The best thing for me is when I start working on an image and figure, ‘Yes, there’s something here.’ I do love having exhibitions, putting something together and having it on the wall. It can be laborious and frustrating but when it’s on the wall it is super rewarding.

The pace that you’re working at, it seems like photography fits in between all the other stuff in life.

At this point in my career, I don’t feel pressure to be producing tons of work. I have no gallery. I have no expectations set upon me except from myself.

I go in waves of producing a lot and then looking at what I’ve done. I’ve been fairly consistent with shooting for the last year and I feel good about it. That’s where the new language comes into play. I don’t think I can have a deadline with my photography. I only know it when I see it.

That’s refreshing, no?

I’ve been studying photographs for a long time and I’m interested in new images.

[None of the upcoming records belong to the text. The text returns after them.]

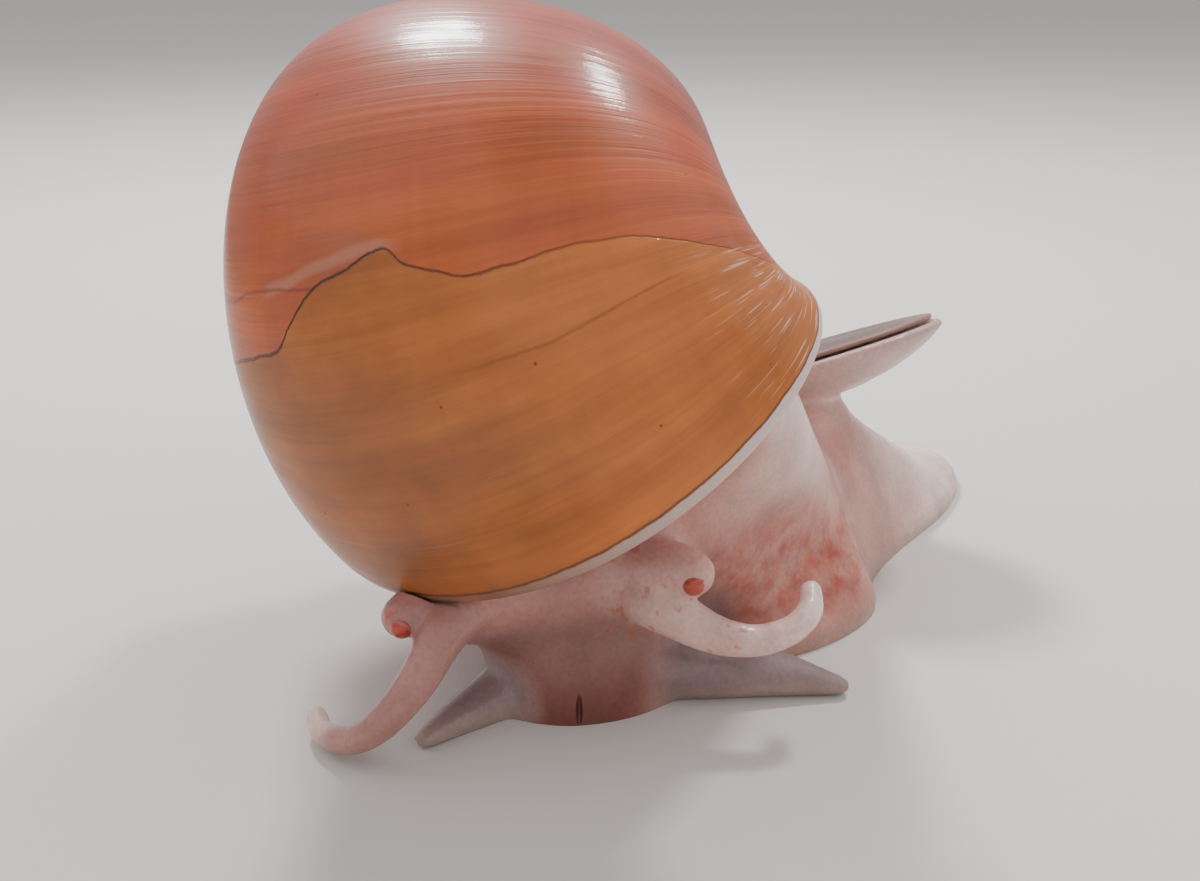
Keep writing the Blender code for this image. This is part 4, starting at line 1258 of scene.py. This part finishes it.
class SNAIL_OT_stage(bpy.types.Operator):
    """Set out the floor, the lights and the camera"""

    bl_idname = "snail.stage"
    bl_label = "Stage"

    def execute(self, context):
        settings = context.scene.snail_stage
        scene = context.scene
        bm = bmesh.new()
        bmesh.ops.create_grid(bm, x_segments=1, y_segments=1, size=FLOOR_HALF_WIDTH)
        floor = new_piece("floor", bm)
        floor.data.materials.append(plain_material("matt_painted_board", settings.floor, 0.8))
        for name, place, size, power, share in LIGHTS:
            light = bpy.data.lights.new(name, "AREA")
            light.energy = getattr(settings, power) * share
            light.size = size
            lamp = bpy.data.objects.new(name, light)
            lamp.location = place
            lamp.rotation_euler = (LIGHTS_AIM - Vector(place)).to_track_quat("-Z", "Y").to_euler()
            scene.collection.objects.link(lamp)
        world = bpy.data.worlds.new("soft_studio")
        world.use_nodes = True
        feed(world.node_tree, world.node_tree.nodes["Background"], {"Color": SKY, "Strength": SKY_STRENGTH})
        scene.world = world
        lens = bpy.data.cameras.new("camera")
        lens.sensor_width = CAMERA_SENSOR
        lens.lens = CAMERA_LENS
        lens.clip_start = 0.005
        camera = bpy.data.objects.new("camera", lens)
        camera.location = CAMERA_PLACE * MM
        camera.rotation_euler = (CAMERA_PITCH, 0, 0)
        scene.collection.objects.link(camera)
        scene.camera = camera
        return {"FINISHED"}


class SNAIL_PT_panel(bpy.types.Panel):
    """Lists every operator with the settings that it reads"""

    bl_idname = "SNAIL_PT_panel"
    bl_label = "Apple snail"
    bl_space_type = "VIEW_3D"
    bl_region_type = "UI"
    bl_category = "Snail"

    def draw(self, context):
        for operator, group in zip(OPERATORS, GROUPS):
            box = self.layout.box()
            box.operator(operator.bl_idname)
            settings = getattr(context.scene, group)
            for name in settings.bl_rna.properties.keys():
                if name not in ("rna_type", "name"):
                    box.prop(settings, name)


GROUPS = {
    "snail_shell": SnailShellSettings,
    "snail_skin": SnailSkinSettings,
    "snail_eyes": SnailEyeSettings,
    "snail_operculum": SnailOperculumSettings,
    "snail_stage": SnailStageSettings,
}
OPERATORS = (SNAIL_OT_shell, SNAIL_OT_skin, SNAIL_OT_eyes, SNAIL_OT_operculum, SNAIL_OT_stage)


def register():
    """Registers the classes, and gives every scene their settings."""
    for cls in (*GROUPS.values(), *OPERATORS, SNAIL_PT_panel):
        bpy.utils.register_class(cls)
    for name, group in GROUPS.items():
        setattr(bpy.types.Scene, name, PointerProperty(type=group))


def unregister():
    """Takes the settings and the classes away again."""
    for name in GROUPS:
        delattr(bpy.types.Scene, name)
    for cls in (SNAIL_PT_panel, *OPERATORS[::-1], *GROUPS.values()):
        bpy.utils.unregister_class(cls)


def main():
    """Builds every piece and the stage."""
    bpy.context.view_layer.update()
    register()
    bpy.ops.snail.shell()
    bpy.ops.snail.skin()
    bpy.ops.snail.eyes()
    bpy.ops.snail.operculum()
    bpy.ops.snail.stage()


if __name__ == "__main__":
    main()
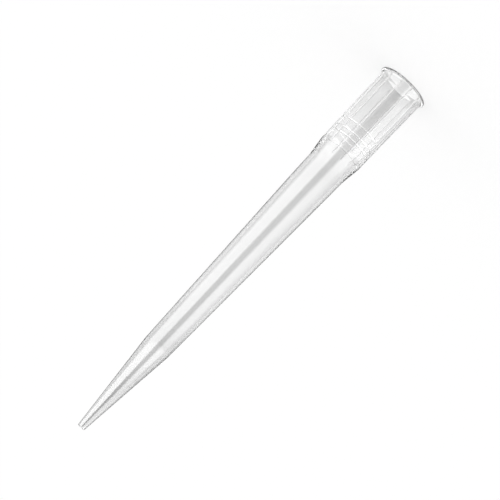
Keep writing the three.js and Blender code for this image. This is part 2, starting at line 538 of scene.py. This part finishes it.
# %% [markdown]
# What the plastic mirrors is a ring of softboxes: one on each side, a dim gap between them in
# front, where the camera stands, and little behind. The gap is the grey stripe down the middle of
# the tip, and the dark back is its outline. A taper decides the height that a wall mirrors: the
# collar mirrors the table, where the right softbox is weaker and a pale top lights the back, the
# body mirrors the ring above it, and the nose mirrors the highest and strongest one. The softboxes
# are about three to five times white, because clear plastic mirrors only a small share of them.
#
# Under the table it is dark, so that the lead-in, which mirrors the ground through the open mouth,
# stays grey. Only a low pair of softboxes stands there in front, for a tip seen from above.
# Straight below it is white and the ceiling is bright, for the views from those sides.

# %% What the plastic mirrors
MIDDLE_EDGES = (
    (-136, 14),
    (-118, 8),
    (-80, 50),
    (-21, 14),
    (15, 12),
    (84, 24),
    (116, 8),
    (136, 12),
)
HIGH_EDGES = ((-123, 14), (-82, 40), (-21, 14), (15, 12), (86, 24), (136, 12))
TABLE_EDGES = ((-138, 10), (-96, 50), (-21, 14), (15, 12), (106, 50), (138, 12))

low_softboxes = ring(((-55, 30), (-21, 14), (15, 12), (55, 30)), (0.1, 3.1, 0.9, 2.5, 0.1))
ground = stacked(
    even(1.0),
    ((-55, -45), even(0.1)),
    ((-35, -33), low_softboxes),
    ((-23, -21), even(0.1)),
)
seen_in_mouth = ring(TABLE_EDGES, (0.5, 1.2, 3.1, 0.9, 2.5, 1.3, 0.9))
seen_in_collar = ring(TABLE_EDGES, (0.5, 1.3, 3.8, 0.95, 2.9, 1.6, 0.9))
seen_in_body = ring(MIDDLE_EDGES, (0.2, 0.8, 1.2, 3.6, 0.9, 3.9, 1.4, 0.8, 0.2))
seen_in_shoulder = ring(HIGH_EDGES, (0.1, 0.8, 3.6, 0.7, 3.9, 0.7, 0.1))
seen_in_nose = ring(HIGH_EDGES, (0.1, 0.8, 4.3, 0.7, 4.6, 0.7, 0.1))
ceiling = even(3.0)
mirrored_room = stacked(
    ground,
    ((-18.4, -17.8), seen_in_mouth),
    ((-16.3, -15.7), seen_in_collar),
    ((-14.1, -13.5), seen_in_body),
    ((-8.0, -7.2), seen_in_shoulder),
    ((0.5, 2.0), seen_in_nose),
    ((14, 20), ceiling),
)
print("nodes of the studio so far:", len(tree.nodes))

# %% [markdown]
# What the plastic lets through is a pale paper sweep, which rises to just under the horizon. The
# room behind it is greyer, and darkest at the back left, so the nose, which stands above the
# paper, has the darkest edges. A bright strip of wall above the room, straight behind the tip,
# puts a light into each bead and into the ledge, and the ceiling over it is dim.

# %% What the plastic lets through
paper_sweep = ring(((-120, 20), (120, 20)), (0.89, 0.7, 0.89))
room = ring(((-150, 8), (178, 3)), (0.5, 0.85, 0.5))
bright_wall = ring(((-150, 20), (150, 20)), (2.3, 1.2, 2.3))
bent_room = stacked(
    even(1.0),
    ((-55, -45), paper_sweep),
    ((-8.8, -7.8), room),
    ((3, 6), bright_wall),
    ((30, 40), even(0.5)),
)
print("nodes of the studio so far:", len(tree.nodes))

# %% [markdown]
# The world now picks a surround by the kind of ray that reaches it, which is the kind of the ray's
# last turn. A ray that smooth plastic lets through counts as glossy as well, so the mirrored
# surround is kept for rays that are glossy and not let through.

# %% Show each kind of ray its own surround
EVEN_LEVEL = 0.92

path = add_node(tree, "LightPath")
through = path.outputs["Is Transmission Ray"]
not_through = add_node(tree, "Math", [(0, 1.0), (1, through)], operation="SUBTRACT")
mirrored = add_node(
    tree,
    "Math",
    [(0, path.outputs["Is Glossy Ray"]), (1, not_through.outputs["Value"])],
    operation="MULTIPLY",
)
seen = even(EVEN_LEVEL)
for share, surround in (
    (through, bent_room),
    (mirrored.outputs["Value"], mirrored_room),
    (path.outputs["Is Camera Ray"], even(1.0)),
):
    inputs = [(0, share), (6, seen), (7, surround)]
    seen = add_node(tree, "Mix", inputs, data_type="RGBA").outputs[2]
background = add_node(tree, "Background", [("Color", seen)])
add_node(tree, "OutputWorld", [("Surface", background.outputs["Background"])])

# %% [markdown]
# ## The camera
#
# A long lens looks a little down at the tip from the front, and the camera is rolled so that the
# nose points to the lower left. It is aimed slightly beside the tip's middle, so the view needs no
# lens shift.

# %% The camera
SENSOR = 36
LENS = 164.9
DISTANCE = 360 * MM
ELEVATION = 12.1
ROLL = -136.6
MIDDLE_HEIGHT = 34.1 * MM
AIM_RIGHT, AIM_UP = 1.567 * MM, 1.873 * MM

azimuth, elevation, roll = (math.radians(angle) for angle in (CAMERA_AZIMUTH, ELEVATION, ROLL))
level_right = Vector((math.cos(azimuth), math.sin(azimuth), 0))
backward = Vector((math.sin(azimuth), -math.cos(azimuth), math.tan(elevation))).normalized()
level_up = backward.cross(level_right)
right = math.cos(roll) * level_right + math.sin(roll) * level_up
up = backward.cross(right)
place = Vector((0, 0, MIDDLE_HEIGHT)) + backward * DISTANCE
aim = Vector((0, 0, MIDDLE_HEIGHT)) - right * AIM_RIGHT - up * AIM_UP

# The same three directions again, now that the camera turns to its aim.
backward = (place - aim).normalized()
right = (right - backward * right.dot(backward)).normalized()
up = backward.cross(right)

camera_data = bpy.data.cameras.new("camera")
camera_data.sensor_width = SENSOR
camera_data.lens = LENS
camera_data.clip_start = 0.01
camera = bpy.data.objects.new("camera", camera_data)
camera.location = place
camera.rotation_mode = "QUATERNION"
camera.rotation_quaternion = Matrix((right, up, backward)).transposed().to_quaternion()
bpy.context.scene.collection.objects.link(camera)
bpy.context.scene.camera = camera
bpy.context.scene.view_settings.view_transform = "Standard"
print("camera:", LENS, "mm lens,", round(place.length / MM), "mm from the rim's middle")

# %% [markdown]
# A ray that crosses the tip meets at least four faces of the wall, and more where the wall mirrors
# it inwards or a bead bends it. A path that runs out of turns ends black, so the paths are allowed
# to be long.

# %% Long paths for light in clear plastic
bpy.context.scene.cycles.max_bounces = 24
bpy.context.scene.cycles.glossy_bounces = 16
bpy.context.scene.cycles.transmission_bounces = 16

I can see something and know what focal length I want to shoot it at before I even pick my camera up.

I need to change my environments pretty often to find new things. I’ll walk around the neighborhood just to get my eye going but I rarely get something. Being in new places help, which is another reason why I really like photography. You have to be in the place at the time to make the picture. I could never work in a studio.

How do you characterise the Portland photo scene?

The Portland photo scene has a lot going for it and I’ve really only been exposed to what I assume is a small portion. Many of the photographers I’ve met I’ve known about for some time – Shawn Records, Teresa Christiansen, Corey Arnold.

I’ve only been here a year but already feel like I have a strong community of peers. In terms of the gallery scene, I think it’s growing. Spaces like Ampersand Gallery & Fine Books are indicative of a new sensitivity to fine art and vernacular photography praxis here in Portland.